=== Records shown ===

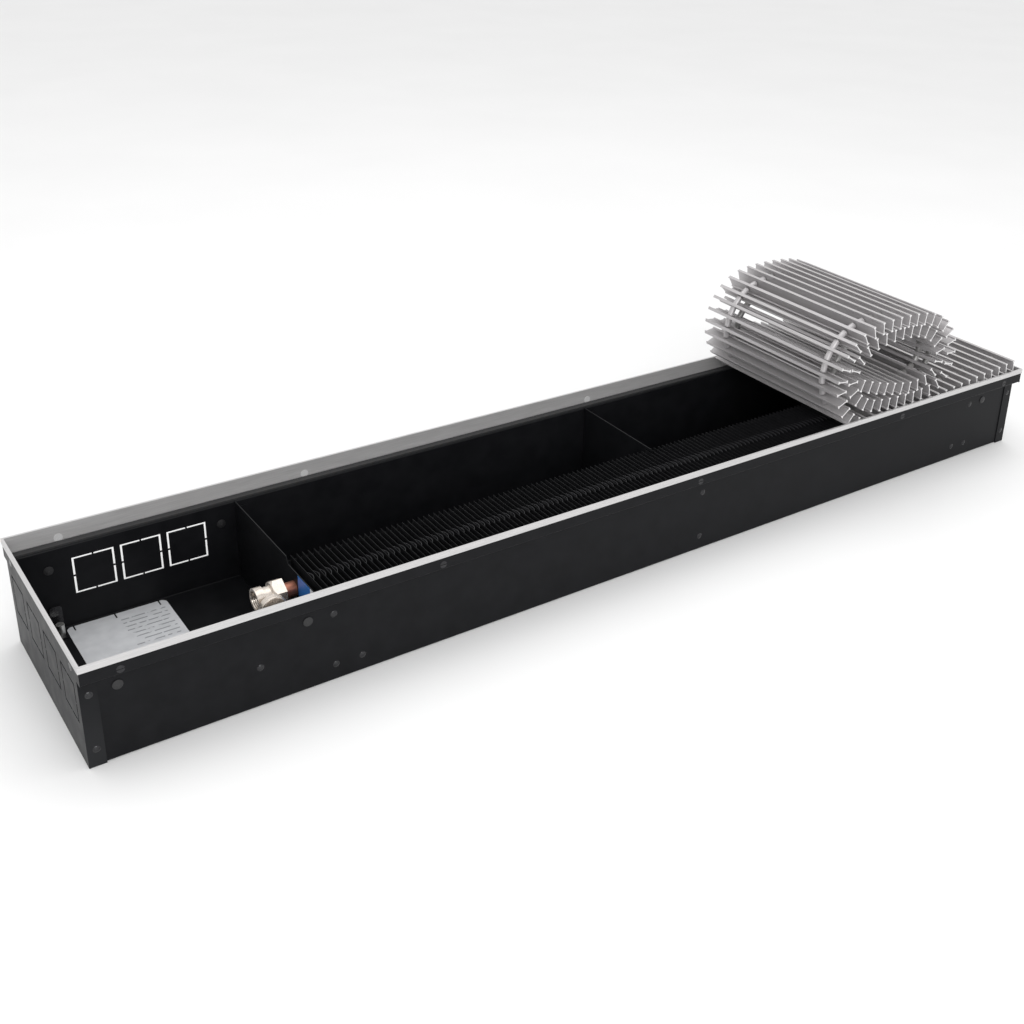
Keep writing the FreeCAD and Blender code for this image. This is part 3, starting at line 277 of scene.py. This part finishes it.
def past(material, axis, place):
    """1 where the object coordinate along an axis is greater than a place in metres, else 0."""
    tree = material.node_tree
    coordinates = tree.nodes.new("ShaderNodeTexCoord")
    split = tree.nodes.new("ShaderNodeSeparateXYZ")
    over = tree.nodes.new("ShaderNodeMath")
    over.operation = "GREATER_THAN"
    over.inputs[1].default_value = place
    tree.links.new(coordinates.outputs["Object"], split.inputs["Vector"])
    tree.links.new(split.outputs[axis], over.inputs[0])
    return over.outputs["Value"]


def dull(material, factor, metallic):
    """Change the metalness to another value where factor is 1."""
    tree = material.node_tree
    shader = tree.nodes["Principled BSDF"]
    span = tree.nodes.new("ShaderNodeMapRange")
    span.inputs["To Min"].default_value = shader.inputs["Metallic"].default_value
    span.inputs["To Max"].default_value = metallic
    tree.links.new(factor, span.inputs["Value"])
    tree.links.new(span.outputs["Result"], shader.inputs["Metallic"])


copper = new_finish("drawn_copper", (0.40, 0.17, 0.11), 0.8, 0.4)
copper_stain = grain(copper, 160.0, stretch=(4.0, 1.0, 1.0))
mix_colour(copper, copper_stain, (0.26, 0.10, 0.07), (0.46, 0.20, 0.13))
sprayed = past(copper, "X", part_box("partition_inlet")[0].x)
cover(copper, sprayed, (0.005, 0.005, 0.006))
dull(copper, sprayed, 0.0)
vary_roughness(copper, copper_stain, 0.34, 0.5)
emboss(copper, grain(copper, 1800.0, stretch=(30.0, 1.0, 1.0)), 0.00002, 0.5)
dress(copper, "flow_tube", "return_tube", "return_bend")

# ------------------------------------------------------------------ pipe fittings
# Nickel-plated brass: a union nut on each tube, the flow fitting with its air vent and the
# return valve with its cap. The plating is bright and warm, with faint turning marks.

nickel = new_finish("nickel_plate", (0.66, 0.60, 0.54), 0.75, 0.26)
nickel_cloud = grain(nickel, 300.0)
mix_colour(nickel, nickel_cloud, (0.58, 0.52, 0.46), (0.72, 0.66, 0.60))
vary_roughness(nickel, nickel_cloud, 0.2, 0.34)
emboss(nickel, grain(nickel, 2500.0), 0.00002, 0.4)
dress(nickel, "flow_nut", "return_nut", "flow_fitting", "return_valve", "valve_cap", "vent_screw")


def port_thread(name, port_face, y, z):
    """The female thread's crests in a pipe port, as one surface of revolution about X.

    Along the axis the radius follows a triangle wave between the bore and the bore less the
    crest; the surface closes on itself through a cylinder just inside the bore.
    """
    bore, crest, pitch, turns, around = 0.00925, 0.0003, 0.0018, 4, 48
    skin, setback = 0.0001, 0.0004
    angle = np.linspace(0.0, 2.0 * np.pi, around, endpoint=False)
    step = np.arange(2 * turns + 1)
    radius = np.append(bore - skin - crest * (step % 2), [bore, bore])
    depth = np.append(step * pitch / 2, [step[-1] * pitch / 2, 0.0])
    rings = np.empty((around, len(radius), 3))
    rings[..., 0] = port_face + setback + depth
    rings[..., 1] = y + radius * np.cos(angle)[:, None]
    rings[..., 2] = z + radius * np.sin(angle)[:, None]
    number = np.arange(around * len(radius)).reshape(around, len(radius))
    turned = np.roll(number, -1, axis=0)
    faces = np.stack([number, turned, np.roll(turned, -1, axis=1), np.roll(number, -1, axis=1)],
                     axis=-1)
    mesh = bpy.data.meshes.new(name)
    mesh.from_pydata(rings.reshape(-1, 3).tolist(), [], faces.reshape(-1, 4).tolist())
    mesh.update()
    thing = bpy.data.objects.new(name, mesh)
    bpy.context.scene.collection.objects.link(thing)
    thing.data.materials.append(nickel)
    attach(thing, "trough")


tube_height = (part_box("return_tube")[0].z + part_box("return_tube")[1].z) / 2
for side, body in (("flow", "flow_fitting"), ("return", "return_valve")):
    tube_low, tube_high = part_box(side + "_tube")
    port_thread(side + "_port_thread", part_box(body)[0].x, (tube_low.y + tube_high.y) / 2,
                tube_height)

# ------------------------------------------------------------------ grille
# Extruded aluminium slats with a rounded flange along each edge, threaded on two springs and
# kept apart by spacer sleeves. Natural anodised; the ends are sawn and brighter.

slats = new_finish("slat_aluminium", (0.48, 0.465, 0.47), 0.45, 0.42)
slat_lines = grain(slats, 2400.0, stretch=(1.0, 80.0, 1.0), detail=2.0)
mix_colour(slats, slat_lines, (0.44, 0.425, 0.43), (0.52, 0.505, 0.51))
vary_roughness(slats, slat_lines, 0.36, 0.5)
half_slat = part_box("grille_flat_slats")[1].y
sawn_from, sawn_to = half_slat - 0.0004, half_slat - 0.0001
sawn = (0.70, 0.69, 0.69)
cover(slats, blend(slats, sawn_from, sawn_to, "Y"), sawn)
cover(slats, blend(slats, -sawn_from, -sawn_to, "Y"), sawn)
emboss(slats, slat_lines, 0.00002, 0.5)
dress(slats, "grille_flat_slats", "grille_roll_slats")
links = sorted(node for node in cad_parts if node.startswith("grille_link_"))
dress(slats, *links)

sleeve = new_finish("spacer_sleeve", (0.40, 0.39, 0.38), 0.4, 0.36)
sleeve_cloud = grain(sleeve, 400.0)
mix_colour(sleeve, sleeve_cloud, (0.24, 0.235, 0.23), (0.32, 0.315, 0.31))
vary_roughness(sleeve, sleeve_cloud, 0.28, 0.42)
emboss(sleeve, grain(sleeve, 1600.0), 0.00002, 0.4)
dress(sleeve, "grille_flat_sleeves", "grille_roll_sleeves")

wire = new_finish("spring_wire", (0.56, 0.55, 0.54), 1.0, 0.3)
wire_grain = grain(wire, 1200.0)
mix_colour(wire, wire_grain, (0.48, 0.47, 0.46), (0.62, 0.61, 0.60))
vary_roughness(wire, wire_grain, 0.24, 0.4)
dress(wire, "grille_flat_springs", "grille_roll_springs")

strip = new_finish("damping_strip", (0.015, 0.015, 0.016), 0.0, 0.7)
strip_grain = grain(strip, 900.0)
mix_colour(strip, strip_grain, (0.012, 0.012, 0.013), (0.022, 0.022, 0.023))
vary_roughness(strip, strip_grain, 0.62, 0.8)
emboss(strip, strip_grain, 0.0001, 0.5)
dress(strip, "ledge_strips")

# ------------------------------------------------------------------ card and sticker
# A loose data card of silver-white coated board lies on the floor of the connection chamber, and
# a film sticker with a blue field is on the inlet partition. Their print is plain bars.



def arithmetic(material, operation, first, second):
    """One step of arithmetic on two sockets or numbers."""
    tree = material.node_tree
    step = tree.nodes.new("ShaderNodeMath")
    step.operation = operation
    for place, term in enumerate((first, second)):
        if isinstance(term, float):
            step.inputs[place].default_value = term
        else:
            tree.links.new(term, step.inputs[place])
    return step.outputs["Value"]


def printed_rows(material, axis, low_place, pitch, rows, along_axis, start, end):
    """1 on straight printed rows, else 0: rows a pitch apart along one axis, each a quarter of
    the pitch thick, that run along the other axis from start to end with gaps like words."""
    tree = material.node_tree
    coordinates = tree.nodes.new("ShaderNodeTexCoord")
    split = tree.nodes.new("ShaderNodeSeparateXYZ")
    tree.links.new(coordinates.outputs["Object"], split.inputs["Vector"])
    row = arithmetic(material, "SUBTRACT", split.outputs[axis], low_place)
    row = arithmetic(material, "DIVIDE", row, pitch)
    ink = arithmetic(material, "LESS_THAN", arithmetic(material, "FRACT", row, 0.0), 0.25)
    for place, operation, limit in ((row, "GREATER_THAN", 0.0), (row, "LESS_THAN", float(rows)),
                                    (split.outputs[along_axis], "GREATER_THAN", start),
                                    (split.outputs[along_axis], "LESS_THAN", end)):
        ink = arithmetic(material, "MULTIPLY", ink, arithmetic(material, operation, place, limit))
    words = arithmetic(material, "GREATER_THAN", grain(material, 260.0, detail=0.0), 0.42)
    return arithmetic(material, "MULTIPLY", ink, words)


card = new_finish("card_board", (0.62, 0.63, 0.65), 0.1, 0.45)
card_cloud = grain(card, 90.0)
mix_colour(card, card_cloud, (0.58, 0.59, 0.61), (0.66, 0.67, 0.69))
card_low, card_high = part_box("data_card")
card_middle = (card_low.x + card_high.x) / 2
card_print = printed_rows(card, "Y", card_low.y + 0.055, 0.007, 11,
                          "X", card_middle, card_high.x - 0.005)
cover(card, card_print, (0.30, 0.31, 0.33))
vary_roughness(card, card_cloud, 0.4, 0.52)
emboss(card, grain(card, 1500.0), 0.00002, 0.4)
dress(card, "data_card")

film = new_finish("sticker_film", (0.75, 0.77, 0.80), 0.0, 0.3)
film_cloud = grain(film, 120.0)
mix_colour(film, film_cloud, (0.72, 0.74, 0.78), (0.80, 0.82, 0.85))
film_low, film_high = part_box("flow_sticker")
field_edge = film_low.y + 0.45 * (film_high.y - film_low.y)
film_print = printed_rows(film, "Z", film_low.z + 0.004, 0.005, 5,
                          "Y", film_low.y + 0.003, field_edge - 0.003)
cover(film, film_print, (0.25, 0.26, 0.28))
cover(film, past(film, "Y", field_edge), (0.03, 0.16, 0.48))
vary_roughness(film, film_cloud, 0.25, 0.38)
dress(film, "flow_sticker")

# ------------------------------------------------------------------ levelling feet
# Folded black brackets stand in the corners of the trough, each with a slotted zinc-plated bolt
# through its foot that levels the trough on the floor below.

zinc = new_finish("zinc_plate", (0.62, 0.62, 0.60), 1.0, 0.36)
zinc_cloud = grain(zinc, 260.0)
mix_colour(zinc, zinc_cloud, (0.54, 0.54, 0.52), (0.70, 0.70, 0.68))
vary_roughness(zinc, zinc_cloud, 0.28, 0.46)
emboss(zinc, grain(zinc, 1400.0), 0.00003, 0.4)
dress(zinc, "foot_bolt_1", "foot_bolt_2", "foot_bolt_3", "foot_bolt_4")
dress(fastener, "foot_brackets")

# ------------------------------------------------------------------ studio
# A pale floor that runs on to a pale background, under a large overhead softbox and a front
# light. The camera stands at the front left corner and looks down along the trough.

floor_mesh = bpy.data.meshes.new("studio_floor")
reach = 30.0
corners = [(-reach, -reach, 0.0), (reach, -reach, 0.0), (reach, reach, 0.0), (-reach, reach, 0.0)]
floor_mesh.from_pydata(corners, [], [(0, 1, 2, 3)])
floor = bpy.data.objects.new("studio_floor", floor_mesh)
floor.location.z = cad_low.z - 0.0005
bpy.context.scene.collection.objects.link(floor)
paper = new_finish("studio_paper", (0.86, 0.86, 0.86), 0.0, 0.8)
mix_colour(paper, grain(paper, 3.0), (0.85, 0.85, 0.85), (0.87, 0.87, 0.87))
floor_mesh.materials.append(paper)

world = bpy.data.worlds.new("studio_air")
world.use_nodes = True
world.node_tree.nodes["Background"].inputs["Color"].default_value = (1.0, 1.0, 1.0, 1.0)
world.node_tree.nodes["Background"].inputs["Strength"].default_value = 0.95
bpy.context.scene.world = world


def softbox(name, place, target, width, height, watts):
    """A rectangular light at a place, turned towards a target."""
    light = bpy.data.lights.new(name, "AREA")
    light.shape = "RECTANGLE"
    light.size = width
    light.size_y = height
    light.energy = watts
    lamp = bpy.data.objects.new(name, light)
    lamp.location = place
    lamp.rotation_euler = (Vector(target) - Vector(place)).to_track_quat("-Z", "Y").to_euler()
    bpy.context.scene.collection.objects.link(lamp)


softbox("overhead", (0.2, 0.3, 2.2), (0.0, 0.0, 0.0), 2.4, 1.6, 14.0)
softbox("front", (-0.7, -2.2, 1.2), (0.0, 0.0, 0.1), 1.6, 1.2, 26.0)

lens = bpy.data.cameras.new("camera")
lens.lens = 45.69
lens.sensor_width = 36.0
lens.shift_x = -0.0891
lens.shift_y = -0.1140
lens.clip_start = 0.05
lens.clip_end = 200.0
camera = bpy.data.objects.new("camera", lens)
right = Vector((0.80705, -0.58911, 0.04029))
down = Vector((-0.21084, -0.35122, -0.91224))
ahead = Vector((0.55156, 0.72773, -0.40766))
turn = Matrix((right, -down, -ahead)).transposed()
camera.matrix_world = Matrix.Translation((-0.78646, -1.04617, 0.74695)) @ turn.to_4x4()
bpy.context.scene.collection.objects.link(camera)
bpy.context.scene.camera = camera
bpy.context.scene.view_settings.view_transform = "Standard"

===
=== Records shown ===

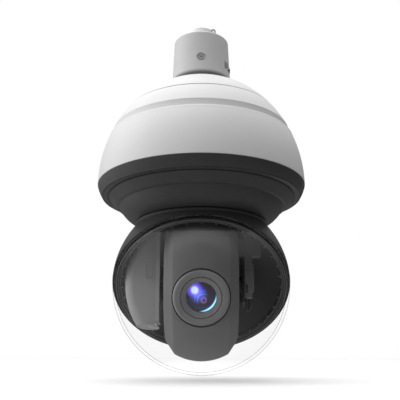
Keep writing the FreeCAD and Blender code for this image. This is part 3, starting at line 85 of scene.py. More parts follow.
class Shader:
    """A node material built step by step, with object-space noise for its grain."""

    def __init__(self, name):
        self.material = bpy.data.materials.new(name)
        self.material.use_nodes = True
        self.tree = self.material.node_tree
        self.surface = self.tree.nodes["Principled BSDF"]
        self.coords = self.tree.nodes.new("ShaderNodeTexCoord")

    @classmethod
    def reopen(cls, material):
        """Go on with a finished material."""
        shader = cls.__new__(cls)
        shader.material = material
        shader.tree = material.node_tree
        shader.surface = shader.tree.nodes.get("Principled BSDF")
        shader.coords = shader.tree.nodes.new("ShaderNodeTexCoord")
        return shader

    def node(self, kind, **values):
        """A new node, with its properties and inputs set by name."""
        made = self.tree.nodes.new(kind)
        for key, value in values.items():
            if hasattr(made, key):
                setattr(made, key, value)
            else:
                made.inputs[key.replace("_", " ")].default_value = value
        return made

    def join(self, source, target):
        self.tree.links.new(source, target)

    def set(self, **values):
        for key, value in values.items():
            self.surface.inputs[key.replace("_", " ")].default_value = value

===

Required task:
Above are the entries. Output exactly the lines beginning with the line that has "More parts follow." and ending with the line that has "return shader".

Exercise solution:
Keep writing the FreeCAD and Blender code for this image. This is part 3, starting at line 85 of scene.py. More parts follow.
class Shader:
    """A node material built step by step, with object-space noise for its grain."""

    def __init__(self, name):
        self.material = bpy.data.materials.new(name)
        self.material.use_nodes = True
        self.tree = self.material.node_tree
        self.surface = self.tree.nodes["Principled BSDF"]
        self.coords = self.tree.nodes.new("ShaderNodeTexCoord")

    @classmethod
    def reopen(cls, material):
        """Go on with a finished material."""
        shader = cls.__new__(cls)
        shader.material = material
        shader.tree = material.node_tree
        shader.surface = shader.tree.nodes.get("Principled BSDF")
        shader.coords = shader.tree.nodes.new("ShaderNodeTexCoord")
        return shader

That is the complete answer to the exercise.